Shopped Til You’ve Dropped But Still Nothing to Wear?

Posted by Jill Chivers in Attitudes and Habits, Shopping, Clothes and Emotions

If you have been shopping, and shopping, and shopping and have accumulated a large wardrobe, it can be utterly frustrating to look at it all and lament – how can I have nothing to wear?

I can’t tell you the number of women I’ve met who have that exact problem.  They just don’t know how it could be this way, after all, they’ve got All This Stuff!

But here’s the thing: Their problem is NOT that they have nothing to wear.  It’s that they have nothing they love to wear.

And therein lies the difference.  And what an important difference it is.

Getting stuck

Women who have been shopping and accumulating and trying to build a working wardrobe but haven’t succeeded are stuck.  They often end up in a cycle of buying and buying and buying – but nothing seems to ever work.  Finding the perfect outfit and creating the perfect wardrobe seems an impossible task.

If you have been struggling with an overshopping problem, however it started for you, it can seem like you are at the bottom of a very large mountain.  With large craggy rocks and undefined, unclear paths leading to an uncertain destination.  You might not even be able to see the top of this mountain.

You look at this mountain — this compulsion to overshop — and it seems all too… big.  And hard.  And unclimbable.

It just doesn’t seem worth starting.  After all, you’ll never reach the top, right?

Staying stuck

So you do nothing.  You sit at the bottom of this insurmountable large mass, and hope and wish that something would magically change.  It seems easier than doing anything else.  After all, it’s just too darn big, isn’t it?

Who could ever get to the top of that thing?

If this is where you are at right now, I know what it feels like.

I have stood there myself.  I’ve lain on the ground and thrashed around for a spell. I’ve squatted on my heels and peered up toward the top.  I’ve cried a few tears of frustration.

I’ve sighed.  And wished. And hoped.

Starting to get unstuck: turning on the light of awareness

Perhaps you’ve only just started to truly acknowledge that your shopping is out of control, and you have too much stuff that you don’t utilise enough.

Perhaps you feel bad about your shopping – you feel guilty at everything you bring home, or you feel embarrassed or even ashamed about the shopping you do.

Perhaps you return a lot of what you buy, or you consign it at a fraction of what you paid for it, or you give it away.

Perhaps much of what you buy hangs and sits unloved and unworn in your closet.  Silently mocking you, with those fancy cardboard tags still attached, reminding you of how much you’ve spent and how little you’ve got in return.

Perhaps you don’t understand what drives your shopping.  Why did you feel you simply had to have this thing – and yet once you owned it, it lost its allure almost immediately.

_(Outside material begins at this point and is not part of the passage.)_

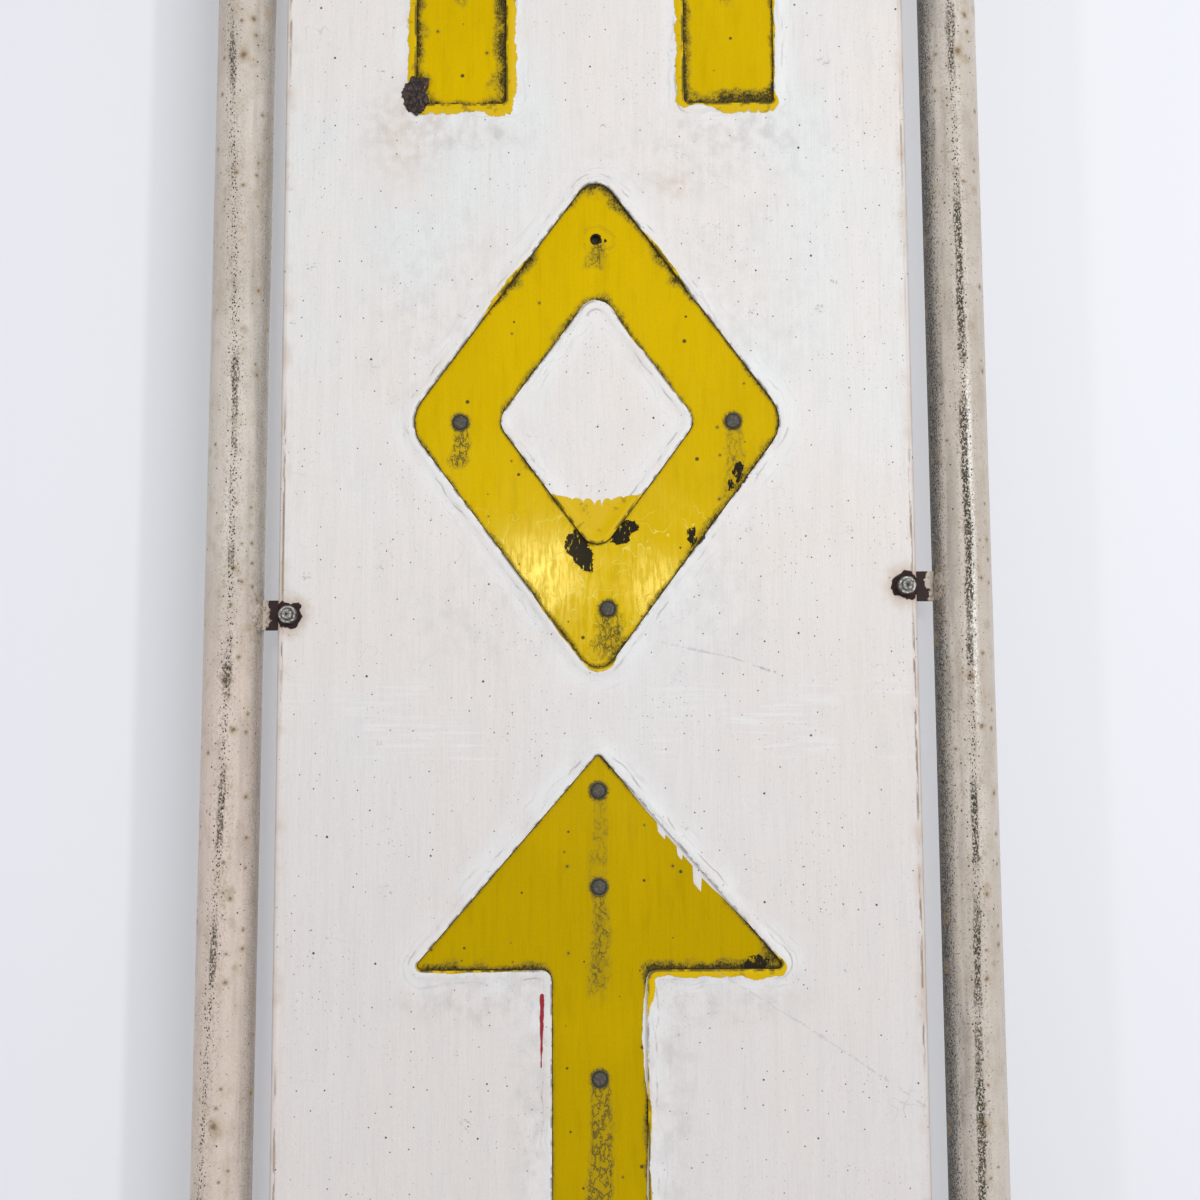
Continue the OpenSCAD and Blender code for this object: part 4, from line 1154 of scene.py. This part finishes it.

Perhaps its something else for you – but you know your shopping ain’t right.  It just… feels wrong.  You don’t feel good about yourself, or your purchases, before, during or after you shop.

Getting more unstuck: taking that first step

But you aren’t sure how you can stop.  After all – woulddya get a look at that mountain?  It’s huge!  Who could climb that thing?  It’s all too much.

Far easier to sit here and do nothing.  At least you know the scenery and there’s no scrabbly tree branches to scratch you up, or Buick sized boulders to fall over or off.

But here’s the thing.  Nobody says you have to climb that mountain.  Climbing the mountain is NOT the goal.  Yes, you read that right.

The goal is this: to take one simple step.  And then another.  And then another.

You can stop at any time.

You can stop and rest.  You can stop a stay a while, enjoy the view.

You can stop, acknowledge how far you’ve come and climb back down again.  You can stop and breathe, and continue on further.

The secret to staying unstuck

That’s not only all it takes – it’s all that is possible.  It is physically impossible to climb a mountain any other way than with one step at a time.

But here’s the thing:  those that reach the top do something that not everyone does.  They repeat that one step.  That’s all they do.  That’s their “secret”.

But it all starts with one step.  That’s all you have to do.  Take that one step.